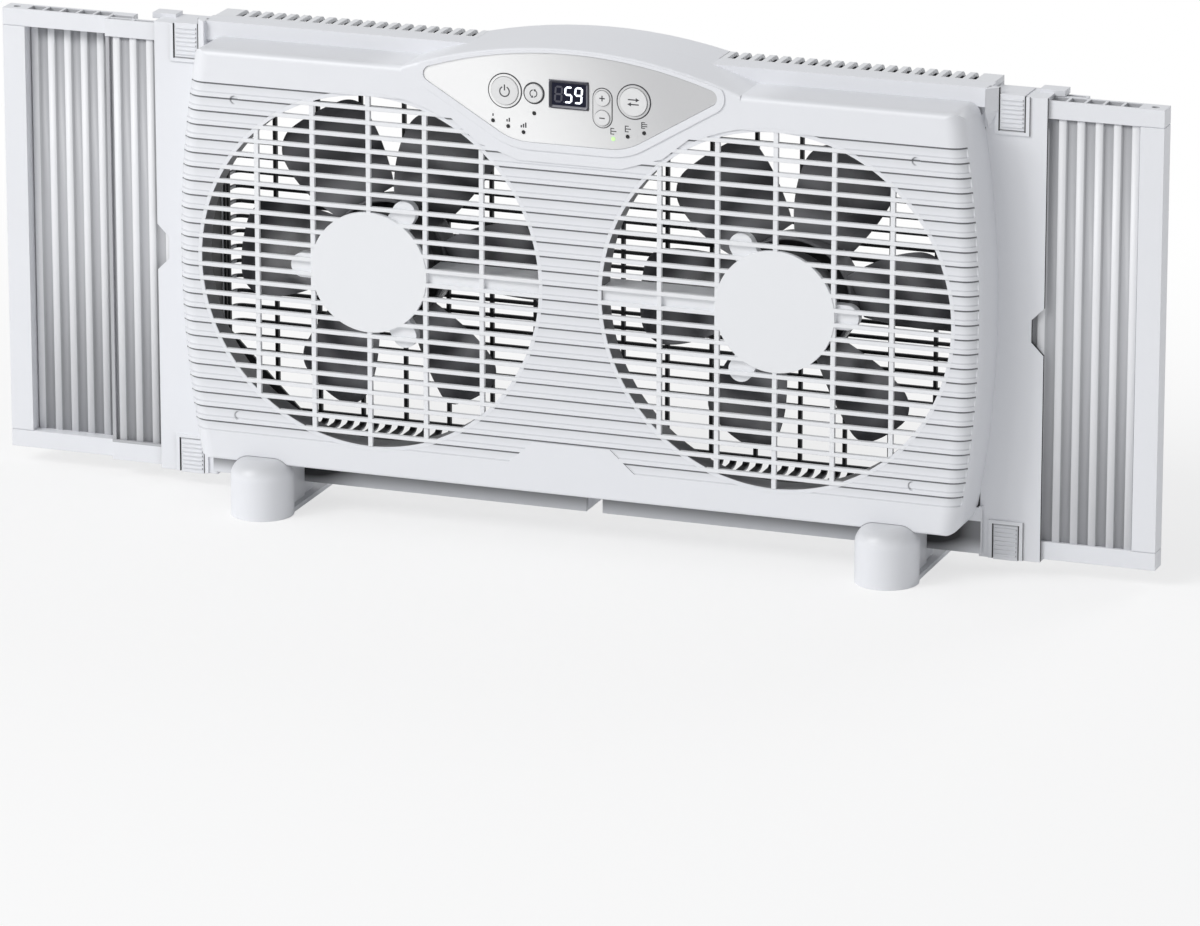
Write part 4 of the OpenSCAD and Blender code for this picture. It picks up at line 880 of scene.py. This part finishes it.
INK = Paint("ink", (0.05, 0.05, 0.055), 0.5).material
KEY_Z = 285.3  # height of the round keys' middles
SPEED_X, MODE_X, AIRFLOW_X = -43, -23.6, 43
PAIR_X = 22.2  # the plus key over the minus key
PLUS_Z, MINUS_Z = 279.6 + 6.35, 279.6 - 6.35
SPEED_LAMPS = ((-51.2, 269.8), (-41, 266.9), (-30.7, 263.9))
AIRFLOW_LAMPS = ((29.3, 265.2), (38.9, 267.5), (49.8, 270.7))
CAP_FRONT = -41.54  # depth at which the signs on the keys start
LARGE_R, MODE_R, PAIR_R = 10.95, 6.7, 6.25  # radii of the lines round the keys


def key_sign(name, outlines, body):
    """Flat signs on a key's cap."""
    marks(name, outlines, CAP_FRONT, MARK, INK, body, "bezel_plastic")


def plate_sign(name, outlines):
    """Flat signs on the control plate."""
    marks(name, outlines, COVER_FRONT - 0.03, PLATE_MARK, INK, "housing", "bezel_plastic")


def key_signs():
    """On the keys: an open ring with a bar, a ring with two arrowheads, plus,
    minus, and two arrows that point apart."""
    signs = stroke_arc(SPEED_X, KEY_Z - 0.3, 3.2, 118, 422, 0.8)
    signs.append(bar(SPEED_X, KEY_Z + 0.4, SPEED_X, KEY_Z + 4.2, 0.8))
    key_sign("speed_sign", signs, "speed_key")

    r, w = 2.3, 0.65
    signs = stroke_arc(MODE_X, KEY_Z, r, 100, 240, w, 16)
    signs += stroke_arc(MODE_X, KEY_Z, r, 280, 420, w, 16)
    for a in (240, 60):
        p = polar(r, a) + [MODE_X, KEY_Z]
        n = polar(1.0, a)
        signs.append([p + polar(1.3, a + 90), p + n, p - n])
    key_sign("mode_sign", signs, "mode_key")

    x, reach, gap, w = PAIR_X, 1.8, 0.38, 0.75
    signs = [bar(x - reach, PLUS_Z, x + reach, PLUS_Z, w)]
    signs.append(bar(x, PLUS_Z - reach, x, PLUS_Z - gap, w))
    signs.append(bar(x, PLUS_Z + gap, x, PLUS_Z + reach, w))
    key_sign("plus_sign", signs, "plus_key")
    key_sign("minus_sign", [bar(x - reach, MINUS_Z, x + reach, MINUS_Z, w)], "minus_key")

    x = AIRFLOW_X
    signs = []
    for d in (1, -1):
        z = KEY_Z + 1.5 * d
        neck = x + 1.6 * d
        signs.append(bar(x - 3.6 * d, z, neck, z, w))
        signs.append([(x + 4.0 * d, z), (neck, z + 1.3 * d), (neck, z - 1.3 * d)])
    key_sign("airflow_signs", signs, "airflow_key")


def lamp_signs():
    """By the lamps: one, two and three bars for the speeds; a bracket with one
    or two lines for the air's way."""
    out = []
    for n, (x, z) in enumerate(SPEED_LAMPS):
        for k in range(n + 1):
            xk = x + (k - n / 2) * 1.5
            out.append(bar(xk, z - 1.5, xk, z + 0.1 + 0.9 * k, 0.95))
    for n, (x, z) in enumerate(AIRFLOW_LAMPS):
        out.append(bar(x - 1.6, z - 2.1, x - 1.6, z + 2.1, 0.6))
        out += [bar(x - 1.3, z + up, x + 0.6, z + up, 0.55) for up in (1.8, -1.8)]
        lines, w = ((0,), 0.6) if n < 2 else ((0.65, -0.65), 0.55)
        out += [bar(x - 1.3, z + up, x + 2.1, z + up, w) for up in lines]
    plate_sign("lamp_signs", out)


def button_lines():
    """Thin dark lines round the keys."""
    rings = []
    for x in (SPEED_X, AIRFLOW_X):
        rings += stroke_arc(x, KEY_Z, LARGE_R, 0, 360, 1.05, 96)
        rings += stroke_arc(x, KEY_Z, 9.4, 0, 360, 0.5, 96)
    w = 0.9
    rings += stroke_arc(MODE_X, KEY_Z, MODE_R, 0, 360, w, 72)
    rings += stroke_arc(PAIR_X, PLUS_Z, PAIR_R, 0, 180, w)
    rings += stroke_arc(PAIR_X, MINUS_Z, PAIR_R, 180, 360, w)
    rings += [bar(x, MINUS_Z, x, PLUS_Z, w) for x in (PAIR_X - PAIR_R, PAIR_X + PAIR_R)]
    for z in (PLUS_Z, MINUS_Z):
        rings += stroke_arc(PAIR_X, z, 5.2, 0, 360, 0.5, 64)
    plate_sign("button_lines", rings)


# ---- housing's top --------------------------------------------------------


def top_corners():
    """The housing's top runs on to the clips at both ends, where its front
    slopes back to the side plates' front."""
    wall, clip, back = 262.0, 269.2, 2.0
    slope = [[wall, -8.0], [clip, -0.4], [clip, back], [wall, back]]
    foot = [[wall, -0.2], [clip, -0.2], [clip, back], [wall, back]]
    levels = ((278.0, foot), (290.0, slope), (304.5, slope))
    f = [[b + i, b + (i + 1) % 4, b + 4 + (i + 1) % 4, b + 4 + i] for b in (0, 4) for i in range(4)]
    f += [[3, 2, 1, 0], [8, 9, 10, 11]]
    for side, sign in SIDES.items():
        v = [[x * sign, y, z] for z, outline in levels for x, y in outline]
        faces = [face[::sign] for face in f]
        paint = MATERIALS["bay_plastic"]
        mesh(f"{side}_top_corner", v, faces, paint, "housing", smooth=False)


surround()
display()
key_signs()
lamp_signs()
button_lines()
top_corners()


# ---- lamps, camera and backdrop -------------------------------------------


def sky():
    """Soft white light all round, which the camera sees as plain white."""
    scene = bpy.context.scene
    scene.view_settings.view_transform = "Standard"
    scene.view_settings.look = "None"
    world = bpy.data.worlds.new("soft_light")
    scene.world = world
    world.use_nodes = True
    tree = world.node_tree
    light = tree.nodes["Background"]
    light.inputs["Color"].default_value = (0.97, 0.98, 1.0, 1)
    light.inputs["Strength"].default_value = 0.44
    white = tree.nodes.new("ShaderNodeBackground")
    white.inputs["Color"].default_value = (0.97, 0.97, 0.97, 1)
    white.inputs["Strength"].default_value = 1.0
    path = tree.nodes.new("ShaderNodeLightPath")
    mixer = tree.nodes.new("ShaderNodeMixShader")
    tree.links.new(path.outputs["Is Camera Ray"], mixer.inputs[0])
    tree.links.new(light.outputs[0], mixer.inputs[1])
    tree.links.new(white.outputs[0], mixer.inputs[2])
    tree.links.new(mixer.outputs[0], tree.nodes["World Output"].inputs[0])


def floor():
    """Pale floor with the fan's shadow, paler to the camera further back."""
    data = bpy.data.meshes.new("floor")
    s = 3.0
    data.from_pydata([(-s, -s, 0), (s, -s, 0), (s, s, 0), (-s, s, 0)], [], [(0, 1, 2, 3)])
    ground = bpy.data.objects.new("floor", data)
    bpy.context.scene.collection.objects.link(ground)
    paint = Paint("floor_white", (0.92, 0.92, 0.92), 0.9)
    tree = paint.tree
    glow = tree.nodes.new("ShaderNodeEmission")
    path = tree.nodes.new("ShaderNodeLightPath")
    mixer = tree.nodes.new("ShaderNodeMixShader")
    far = paint.at("y").step(0.05, 0.9) * 0.34 + 0.66
    seen = Sock(tree, path.outputs["Is Camera Ray"]) * far
    tree.links.new(seen.socket, mixer.inputs[0])
    tree.links.new(paint.shader.outputs[0], mixer.inputs[1])
    tree.links.new(glow.outputs[0], mixer.inputs[2])
    tree.links.new(mixer.outputs[0], tree.nodes["Material Output"].inputs[0])
    data.materials.append(paint.material)


def lamp(name, spot, aim, size, power):
    """A square soft lamp at spot that faces aim, both in metres."""
    light = bpy.data.lights.new(name, "AREA")
    light.shape = "SQUARE"
    light.size = size
    light.energy = power
    obj = bpy.data.objects.new(name, light)
    bpy.context.scene.collection.objects.link(obj)
    d = np.array(aim, float) - np.array(spot, float)
    obj.location = spot
    yaw = math.atan2(d[1], d[0]) - math.pi / 2
    pitch = math.atan2(d[2], math.hypot(d[0], d[1])) + math.pi / 2
    obj.rotation_euler = (pitch, 0, yaw)


FOCAL = 7567.4  # focal length in pixels of the photograph
PHOTO_W = 1200  # the photograph's width in pixels
AZIMUTH, ELEVATION = 20.15, 16.69  # degrees to the fan's right and above it
DISTANCE = 4.8425  # metres
AIM = (5.63, 0, 34.87)  # what the camera looks at, in the drawing


def camera():
    """The photograph's camera, as fitted: right of the fan and above it."""
    az, el = math.radians(AZIMUTH), math.radians(ELEVATION)
    cam = bpy.data.cameras.new("camera")
    cam.sensor_width = 36
    cam.lens = FOCAL / PHOTO_W * 36
    cam.clip_end = 50
    obj = bpy.data.objects.new("camera", cam)
    bpy.context.scene.collection.objects.link(obj)
    level = math.cos(el)
    away = np.array([math.sin(az) * level, -math.cos(az) * level, math.sin(el)])
    obj.location = place(AIM) + DISTANCE * away
    obj.rotation_euler = (math.pi / 2 - el, 0, az)
    bpy.context.scene.camera = obj


MIDDLE = (0, 0, 0.15)

sky()
floor()
lamp("key", (-2.19, -3.80, 4.24), MIDDLE, 2.4, 78)
lamp("side", (-3.60, -3.60, 3.33), MIDDLE, 2.4, 128)
lamp("top", (0.1, -0.1, 2.4), (0, 0, 0.2), 1.2, 2)
lamp("back", (1.6, 3.6, 2.8), MIDDLE, 2.0, 36)
camera()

**********

Reprint the data above from the opening line to the line holding "reach, MINUS_Z, x", inclusive, and nothing else.

▶ _EXERCISE SOLUTION_
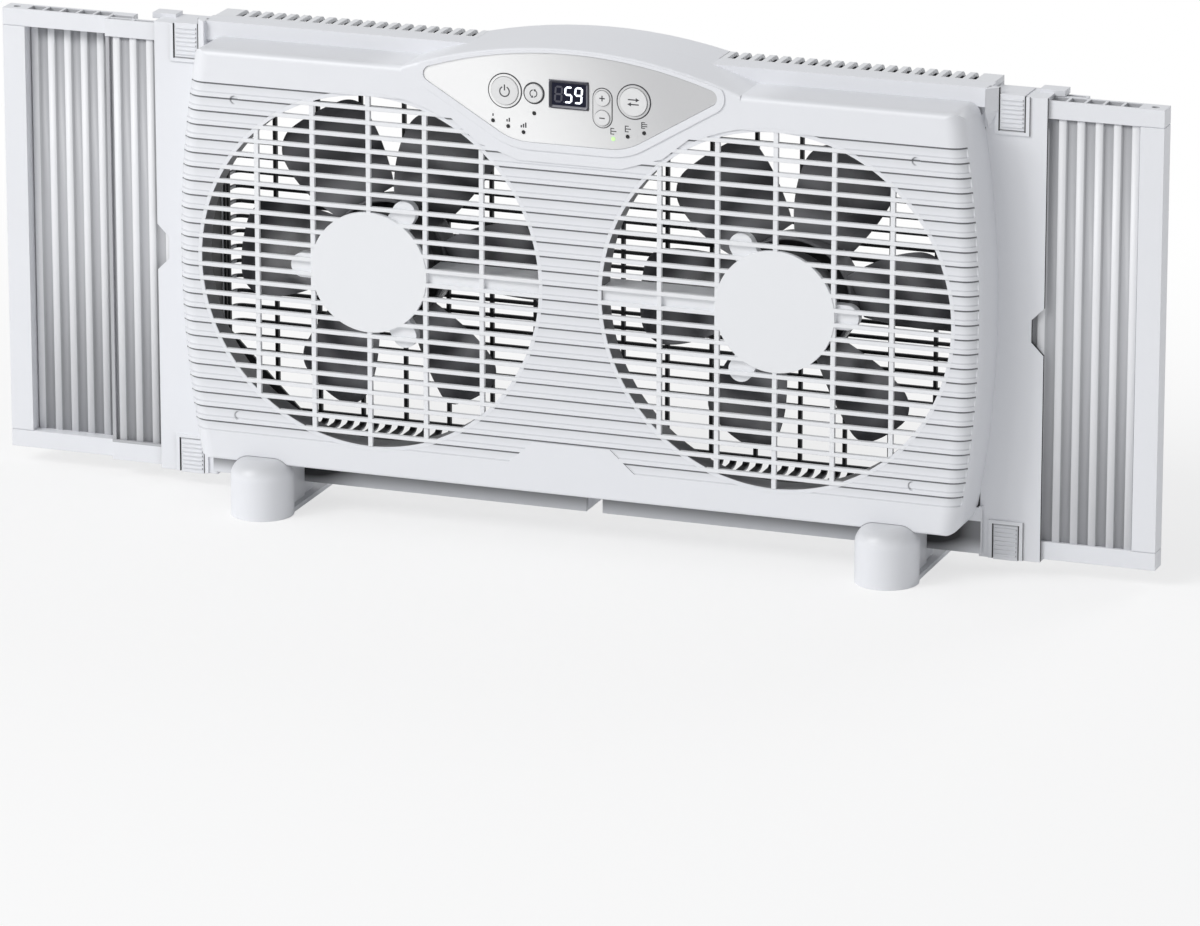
Write part 4 of the OpenSCAD and Blender code for this picture. It picks up at line 880 of scene.py. This part finishes it.
INK = Paint("ink", (0.05, 0.05, 0.055), 0.5).material
KEY_Z = 285.3  # height of the round keys' middles
SPEED_X, MODE_X, AIRFLOW_X = -43, -23.6, 43
PAIR_X = 22.2  # the plus key over the minus key
PLUS_Z, MINUS_Z = 279.6 + 6.35, 279.6 - 6.35
SPEED_LAMPS = ((-51.2, 269.8), (-41, 266.9), (-30.7, 263.9))
AIRFLOW_LAMPS = ((29.3, 265.2), (38.9, 267.5), (49.8, 270.7))
CAP_FRONT = -41.54  # depth at which the signs on the keys start
LARGE_R, MODE_R, PAIR_R = 10.95, 6.7, 6.25  # radii of the lines round the keys


def key_sign(name, outlines, body):
    """Flat signs on a key's cap."""
    marks(name, outlines, CAP_FRONT, MARK, INK, body, "bezel_plastic")


def plate_sign(name, outlines):
    """Flat signs on the control plate."""
    marks(name, outlines, COVER_FRONT - 0.03, PLATE_MARK, INK, "housing", "bezel_plastic")


def key_signs():
    """On the keys: an open ring with a bar, a ring with two arrowheads, plus,
    minus, and two arrows that point apart."""
    signs = stroke_arc(SPEED_X, KEY_Z - 0.3, 3.2, 118, 422, 0.8)
    signs.append(bar(SPEED_X, KEY_Z + 0.4, SPEED_X, KEY_Z + 4.2, 0.8))
    key_sign("speed_sign", signs, "speed_key")

    r, w = 2.3, 0.65
    signs = stroke_arc(MODE_X, KEY_Z, r, 100, 240, w, 16)
    signs += stroke_arc(MODE_X, KEY_Z, r, 280, 420, w, 16)
    for a in (240, 60):
        p = polar(r, a) + [MODE_X, KEY_Z]
        n = polar(1.0, a)
        signs.append([p + polar(1.3, a + 90), p + n, p - n])
    key_sign("mode_sign", signs, "mode_key")

    x, reach, gap, w = PAIR_X, 1.8, 0.38, 0.75
    signs = [bar(x - reach, PLUS_Z, x + reach, PLUS_Z, w)]
    signs.append(bar(x, PLUS_Z - reach, x, PLUS_Z - gap, w))
    signs.append(bar(x, PLUS_Z + gap, x, PLUS_Z + reach, w))
    key_sign("plus_sign", signs, "plus_key")
    key_sign("minus_sign", [bar(x - reach, MINUS_Z, x + reach, MINUS_Z, w)], "minus_key")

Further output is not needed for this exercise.